Many existing cloud native storage projects are designed for Kubernetes environments. Although they are about data stroage, Fluid has some unique goals and characteriscts. For example:
- **Dataset Abstraction and Cache Management**: Allow users to create distributed data caches from datasets that are stored in different types of remote distributed storage, speeding up data access for your applications running in Kubernetes.
- **High Extensibility**: The distributed cache provider can easily add new types of data caching engines. The storage provider can add new types of data access client by using ThinRuntime Strategy.
- **Data Cache Aware Scheduling**: Make workloads using dataset become aware of the data cache locality in Kubernetes and schedule them onto the nodes based on the cost of data transmission, such as within the same node, rack, availability zone, or region.

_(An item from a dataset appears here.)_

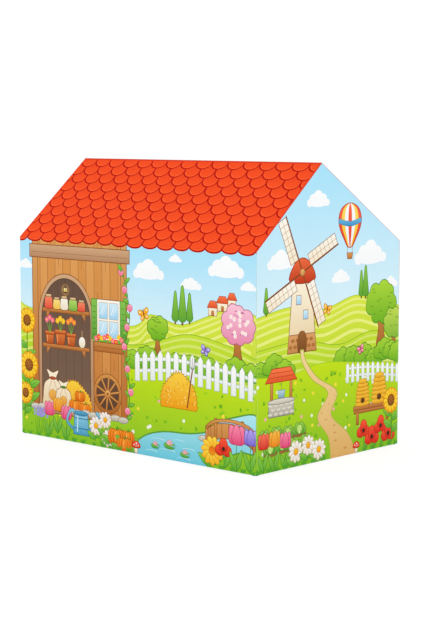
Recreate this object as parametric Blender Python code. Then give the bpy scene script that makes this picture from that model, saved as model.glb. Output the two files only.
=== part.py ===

- **Elastic Cache**: Provide the ability to elastically scale the distributed cache up and down. This includes manual, timed, and automatic elastic scaling based on metrics. It’s according to the needs of the workload, which leads to high I/O throughput or cost saving.
- **Data and Task Flow**: Define automated operation flows centered on datasets, control the sequential execution order of data migration, preheating, and tasks based on dependencies.